GUARDS — Innovative Application of Game Theory for National Airport Security
James Pita, Milind Tambe, Christopher Kiekintveld, Shane Cullen, Erin Steigerwald
We describe an innovative application of a novel game-theoretic approach for a \textit{national scale} security deployment. Working with the United States Transportation Security Administration (TSA), we have developed a new application called GUARDS to allocate the TSA's limited resources across hundreds of security activities to provide protection at over 400 United States airports. Similar security applications (e.g., ARMOR and IRIS) have focused on one-off tailored applications and one security activity (e.g. checkpoints) per application, GUARDS on the other hand faces three new key issues: (i) reasoning about hundreds of heterogeneous security activities; (ii) reasoning over diverse potential threats; (iii) developing a system designed for hundreds of end-users.

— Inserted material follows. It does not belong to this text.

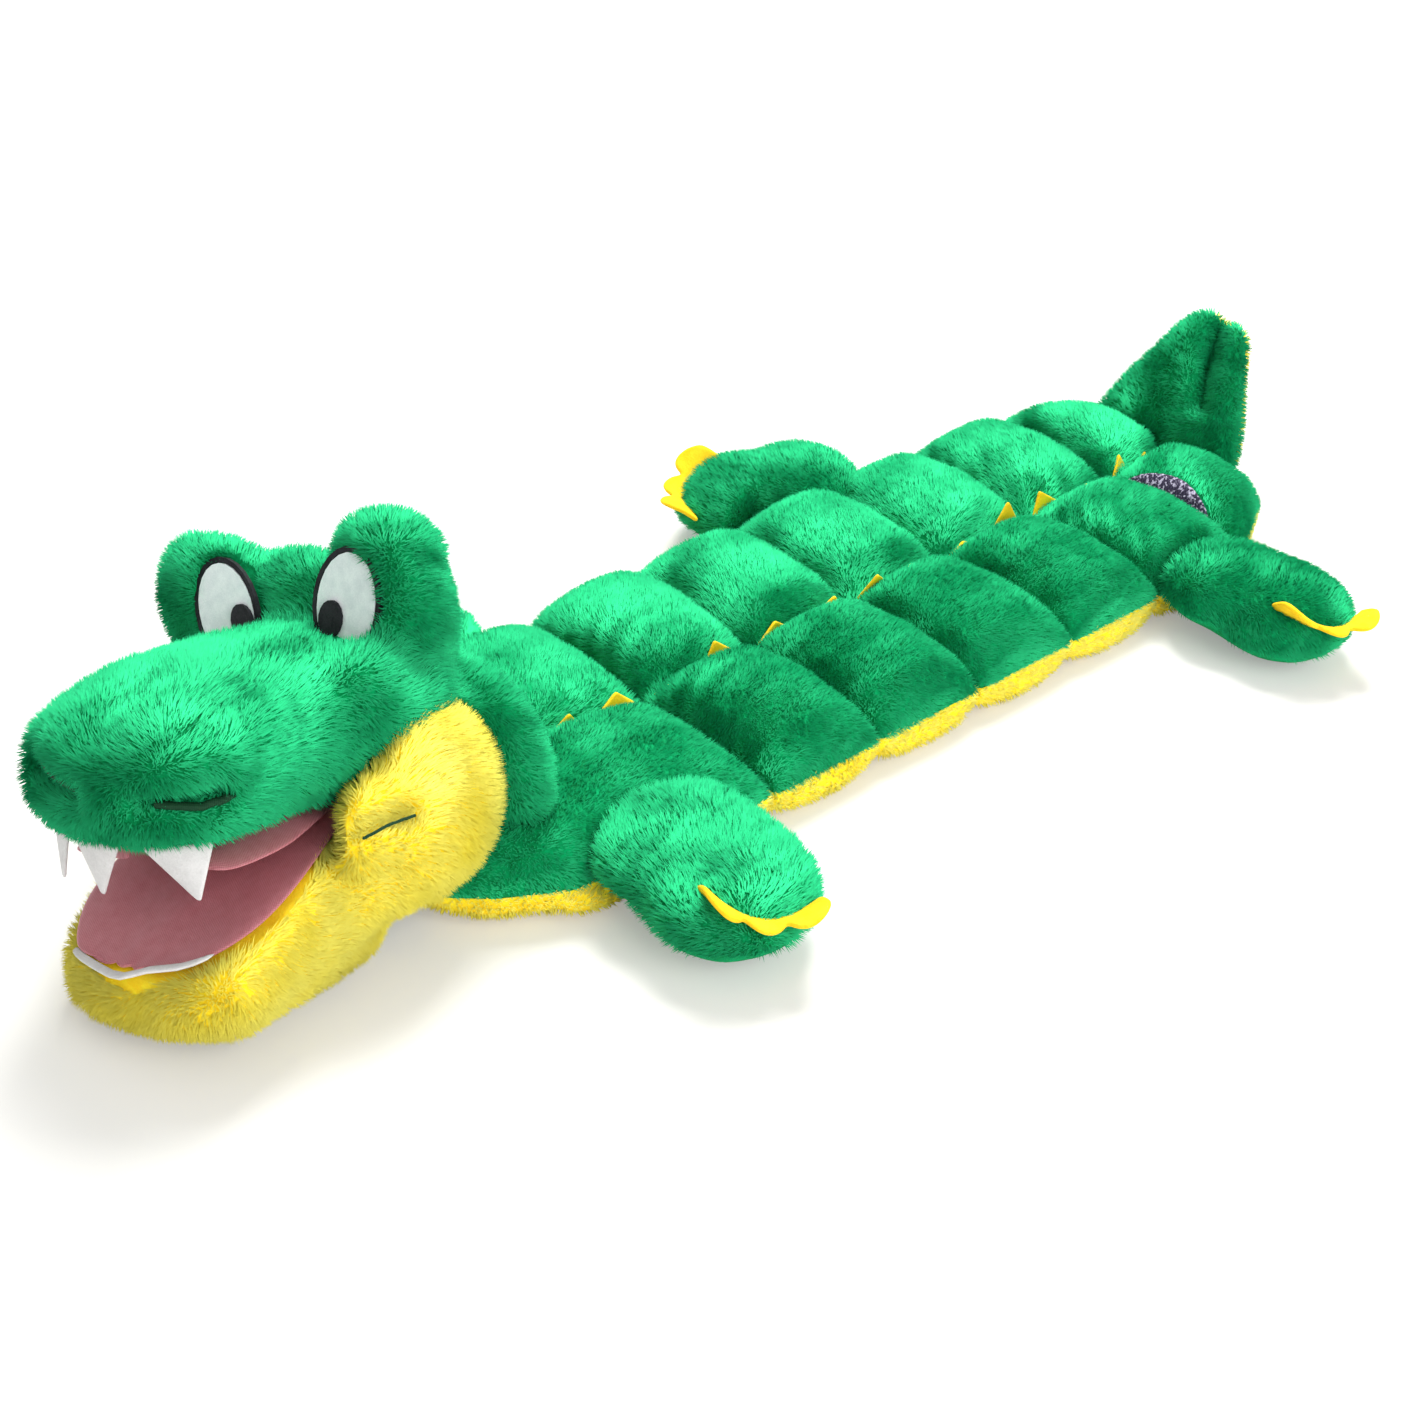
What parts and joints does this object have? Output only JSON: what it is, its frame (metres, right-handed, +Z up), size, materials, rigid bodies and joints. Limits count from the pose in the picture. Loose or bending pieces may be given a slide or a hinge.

Since a national deployment precludes tailoring to specific airports, our key ideas are: (i) creating a new game-theoretic framework that allows for heterogeneous defender activities and compact modeling of a large number of threats; (ii) developing an efficient solution technique based on general purpose Stackelberg game solvers; (iii) taking a partially centralized approach for knowledge acquisition. The scheduling assistant has been delivered to the TSA and is currently undergoing evaluation for scheduling practices at an undisclosed airport. If successful, the TSA intends to incorporate the system into their unpredictable scheduling practices nationwide.